Clinical validation of the AMTAS automated audiometer.

OBJECTIVE: To validate the air- and bone-conduction AMTAS automated audiometry system. DESIGN: Prospective study. Test-retest reliability was determined by assessing adults with AMTAS air- and bone-conduction audiometry. Accuracy was determined by comparing AMTAS and manual audiometry conducted on adults. AMTAS testing was conducted in a quiet room and manual audiometry in a sound booth. STUDY SAMPLE: Ten participants for test-retest reliability tests and 44 participants to determine accuracy were included. Participants had varying degrees of hearing loss.
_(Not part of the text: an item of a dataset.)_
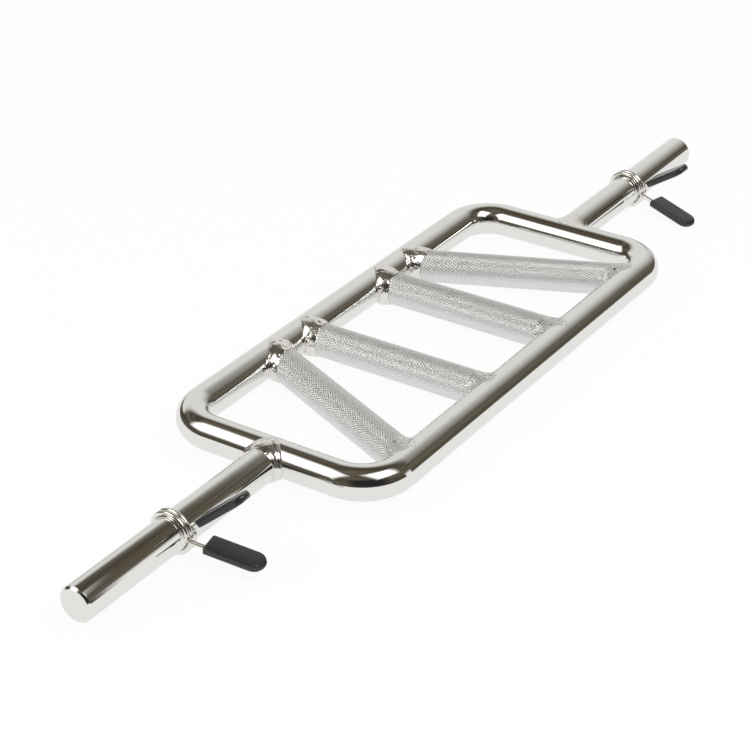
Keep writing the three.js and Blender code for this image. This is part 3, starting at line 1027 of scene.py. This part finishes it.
from_middle = worked(tree, "SUBTRACT", angle, sizes["Middle Angle"])
x = worked(tree, "MULTIPLY", from_middle, sizes["Travel per Radian"])
turned = worked(tree, "ADD", angle, sizes["Turn"])
inwards = worked(tree, "MULTIPLY", sizes["Coil Radius"], -1.0)
y = worked(tree, "MULTIPLY", worked(tree, "COSINE", turned), inwards)
z = worked(tree, "MULTIPLY", worked(tree, "SINE", turned), sizes["Coil Radius"])
inputs = {"Geometry": straight, "Position": point_at(tree, x, y, z)}
line = add_node(tree, "GeometryNodeSetPosition", inputs).outputs["Geometry"]
wire = swept_round(tree, line, sizes["Wire Radius"], sizes["Wire Sides"], True)
place = add_node(tree, "GeometryNodeInputPosition").outputs["Position"]
parts = add_node(tree, "ShaderNodeSeparateXYZ", {"Vector": place}).outputs
depth = worked(tree, "MULTIPLY", sizes["Floor Depth"], -1.0)
kept = point_at(tree, parts["X"], parts["Y"], worked(tree, "MAXIMUM", parts["Z"], depth))
wire = add_node(tree, "GeometryNodeSetPosition", {"Geometry": wire, "Position": kept}).outputs["Geometry"]
end_shape_tree(tree, wire, sizes["Finish"])
winding_tree = tree

# %% Windings
coil_angle = 2 * math.pi * coil_turns
stretch_angle = math.radians(70)
travel_per_radian = 2 * coil_half_width / (coil_angle + 2 * coil_end_angle)
steps_per_radian = 14
wire_sides = 20


def winding_point(collar, angle):
    """The middle of the wire at an angle of the winding, in the bar's own frame."""
    turned = angle + collar["turn"]
    x = (angle - coil_angle / 2) * travel_per_radian
    round_bar = Vector((x, -coil_radius * math.cos(turned), coil_radius * math.sin(turned)))
    return round_bar + Vector((collar["x"], 0, axis_height))


def winding_mesh(name, collar, start_angle, end_angle):
    """A stretch of the winding between two angles."""
    winding_sizes = {
        "Coil Radius": coil_radius,
        "Wire Radius": wire_radius,
        "Start Angle": start_angle,
        "End Angle": end_angle,
        "Turn": collar["turn"],
        "Travel per Radian": travel_per_radian,
        "Middle Angle": coil_angle / 2,
        "Steps": round((end_angle - start_angle) * steps_per_radian) + 1,
        "Wire Sides": wire_sides,
        "Floor Depth": axis_height,
        "Finish": spring_steel,
    }
    mesh = grown(winding_tree, name, winding_sizes)
    mesh.transform(Matrix.Translation((collar["x"], 0, axis_height)))
    face_outwards(mesh)
    return mesh


for name, collar in collars.items():
    first, last = -coil_end_angle, coil_angle + coil_end_angle
    inner = winding_mesh(name + "_winding", collar, first + stretch_angle, last - stretch_angle)
    as_piece(name + "_winding", inner, name, [name + "_coil"])
    for side, ring_angle, root_angle in (
        ("upper", last - stretch_angle, last),
        ("lower", first + stretch_angle, first),
    ):
        end_name = name + "_winding_" + side + "_end"
        end_mesh = winding_mesh(end_name, collar, min(ring_angle, root_angle), max(ring_angle, root_angle))
        piece = as_piece(end_name, end_mesh, None)
        begin = winding_point(collar, ring_angle)
        finish = winding_point(collar, root_angle)
        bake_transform(piece)

# %% [markdown]
# ## Collar handles
#
# Each end of the wire leaves the winding in a tight bend, runs along one side of the grip, turns round
# its tip and comes back along the other side. The path is bent up from its radii, and a tree sweeps the
# round wire along it.

# %% Drawn wire tree
tree, sizes = start_shape_tree(
    "drawn_wire",
    {"Wire Radius": "Float", "Wire Sides": "Int", "Finish": "Material"},
)
entry = tree.nodes["Group Input"].outputs["Geometry"]
line = add_node(tree, "GeometryNodeMeshToCurve", {"Mesh": entry}).outputs["Curve"]
wire = swept_round(tree, line, sizes["Wire Radius"], sizes["Wire Sides"], True)
end_shape_tree(tree, wire, sizes["Finish"])
wire_tree = tree


# %% Handle wires
def leaned(point, lean):
    """A point of a handle turned in the plane of its grip, about the end of the wire's bend."""
    pivot = Vector((coil_half_width, -bend_end, 0))
    return Matrix.Rotation(lean, 3, "Z") @ (point - pivot) + pivot


def handle_place(collar, side):
    """From a handle that points along -Y, at the bar's axis, to its place on its collar."""
    place = Matrix.Translation((collar["x"], 0, axis_height)) @ Matrix.Rotation(-collar["turn"], 4, "X")
    if side == "lower":
        place = place @ Matrix.Rotation(math.pi, 4, "Y")
    return place @ Matrix.Rotation(-half_spread, 4, "X")


def wire_path(lean):
    """The middle of the wire, out of the winding, round the grip's tip and back."""
    path = []
    bend_steps, turn_steps = 12, 20
    for step in range(bend_steps + 1):
        angle = math.pi - wire_lead - (math.pi / 2 - wire_lead) * step / bend_steps
        out = bend_end + wire_bend_radius * math.cos(angle)
        height = wire_bend_radius * math.sin(angle) - bend_centre * math.sin(wire_lead)
        path.append(Vector((coil_half_width, -out, height)))
    centre = Vector((coil_half_width - wire_loop_radius, -grip_tip_centre, -handle_offset))
    for step in range(turn_steps + 1):
        angle = math.pi * step / turn_steps
        away = Vector((math.cos(angle), -math.sin(angle), 0)) * wire_loop_radius
        path.append(leaned(centre + away, lean))
    tail = Vector((coil_half_width - 2 * wire_loop_radius, -grip_start - wire_tail, -handle_offset))
    path.append(leaned(tail, lean))
    return path


# %% [markdown]
# The grip is a flat sheath. Its section is an oblong with well rounded edges, and its tip is round in both
# directions. Rings of that section are skinned from the root to the tip.

# %% Grips
section_steps = 8
root_steps = 4
body_shares = (0.25, 0.5, 0.75, 1)
tip_steps = 12
root_round = 1.3 * mm
edge_radius = 1.3 * mm
tip_edge_radius = 2.4 * mm
tip_round_length = 4.5 * mm
tip_flat_turn = math.radians(84)
root_thinning_share = 0.6
least_tip_width_share = 0.5
grip_sharp_edge = math.radians(50)


def grip_ring(along, half_width, half_thickness, edge_radius):
    """One ring of a grip: an oblong with rounded corners."""
    corner = min(edge_radius, half_thickness, half_width)
    centre_x = coil_half_width - wire_loop_radius
    ring = []
    for quarter, (right, high) in enumerate(((1, 1), (-1, 1), (-1, -1), (1, -1))):
        for step in range(section_steps + 1):
            angle = math.pi / 2 * (quarter + step / section_steps)
            x = centre_x + right * (half_width - corner) + corner * math.cos(angle)
            z = high * (half_thickness - corner) + corner * math.sin(angle) - handle_offset
            ring.append(Vector((x, -along, z)))
    return ring


def grip_mesh(name, lean):
    """A dipped sheath from its root to its round tip."""
    half_width = grip_width / 2
    half_thickness = grip_thickness / 2
    rings = []
    for step in range(root_steps + 1):
        angle = math.pi / 2 * step / root_steps
        drawn_in = root_round * (1 - math.sin(angle))
        along = grip_start + root_round * (1 - math.cos(angle))
        thick = half_thickness - drawn_in * root_thinning_share
        rings.append(grip_ring(along, half_width - drawn_in, thick, edge_radius))
    for share in body_shares:
        start = grip_start + root_round
        along = start + (grip_tip_centre - start) * share
        rings.append(grip_ring(along, half_width, half_thickness, edge_radius))
    for step in range(1, tip_steps + 1):
        angle = tip_flat_turn * step / tip_steps
        along = grip_tip_centre + half_width * math.sin(angle)
        left = grip_start + grip_length - along
        thick = half_thickness * math.sqrt(1 - max(1 - left / tip_round_length, 0) ** 2)
        wide = max(half_width * math.cos(angle), thick * least_tip_width_share)
        edge = edge_radius + (tip_edge_radius - edge_radius) * math.sin(angle)
        rings.append(grip_ring(along, wide, thick, edge))
    rings = [[leaned(point, lean) for point in ring] for ring in rings]
    return skinned(name, rings, vinyl, False, grip_sharp_edge)


for name, collar in collars.items():
    for side in ("upper", "lower"):
        lean = -collar["lean"] if side == "lower" else collar["lean"]
        handle = name + "_" + side
        place = handle_place(collar, side)
        wire_sizes = {"Wire Radius": wire_radius, "Wire Sides": wire_sides, "Finish": spring_steel}
        wire = grown(wire_tree, handle + "_bent_wire", wire_sizes, path_mesh(handle, wire_path(lean)))
        wire.transform(place)
        face_outwards(wire)
        as_piece(handle + "_bent_wire", wire, handle + "_handle", [handle + "_wire"])
        sheath = grip_mesh(handle + "_dipped_grip", lean)
        sheath.transform(place)
        as_piece(handle + "_dipped_grip", sheath, handle + "_handle", [handle + "_grip"])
RESULTS: For test-retest reliability the overall difference in air-conduction hearing thresholds (n = 119) was 0.5 dB. The spread of differences (standard deviation of absolute differences) was 4.9 dB. For bone-conduction thresholds (n = 99) the overall difference was - 0.2 dB, and the spread of differences 4.5 dB. For accuracy the overall difference in air-conduction hearing thresholds (n = 509) between the two techniques was 0.1 dB. The spread of differences was 6.4 dB. For bone-conduction thresholds (n = 295) the overall difference was 0 dB, and the spread of differences 7.7 dB. CONCLUSIONS: Variations between air- and bone-conduction audiometry for automated and manual audiometry were within normally accepted limits for audiometry. However, AMTAS thresholds were elevated but not significantly different compared to other contemporary studies that included an automated audiometer.